最妖娆的是街上的少妇。她们少了少女的羞涩,却添了分少妇的成熟。数码烫大波浪发型,或棕色带黄,或漂染;恰到好处的遮住裸露的背部,细细的吊带背心裙,因纤细的吊带,文胸是要选无肩带或水晶肩带的;或裸着光滑细腻的肩头,或亮着闪闪的水晶带,晃动着人们的眼球,尤其是男人们的。
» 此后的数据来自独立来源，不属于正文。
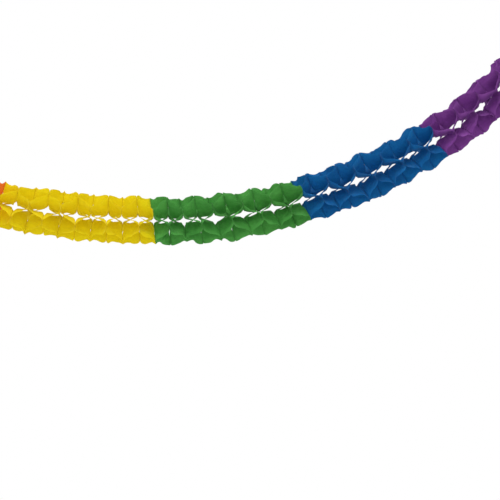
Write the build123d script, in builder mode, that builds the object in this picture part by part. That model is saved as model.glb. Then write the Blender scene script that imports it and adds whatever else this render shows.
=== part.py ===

骨质较细小、曲线浑圆、一张精致的瓜子脸,这般有型的少妇总是会选一款贴身短t恤,配低腰褶皱休闲裤,或隐或现露出一截白生生的肚皮,如珠贝之润泽,刺激着男人们的喉咙,不由自主的悄悄的吞下生出的口水。
漂亮是美的表,端庄是美的质。温州女人天天逛服装街,天天挑选新衣服,却又天天说没有衣服穿。于是街便因着女人而忙络起来,生动起来。我是不喷香水、不化妆、不烫发的,但我却欣赏用这些妆扮自己的女人。风景总是由各种颜色组成的。男人征服着世界,女人征服着男人。突然间会奇怪自己怎么就在街头玄思妙想,街上人来人往,人们各自用着不同的方式体验着人生。
我不知道有多少回报怨你不愿陪我逛街;也不知何时忘记了孤独的滋味;我爱上了独自逛 街,当然不是标榜自己与众不同。只不过我选择我喜欢的方式释放自己,人生短短数十年,活的自在些罢,或聚或散;或生或死,无须强求。每逛一次街,身心便重新得力,于是又兴致勃勃的投入新的生活。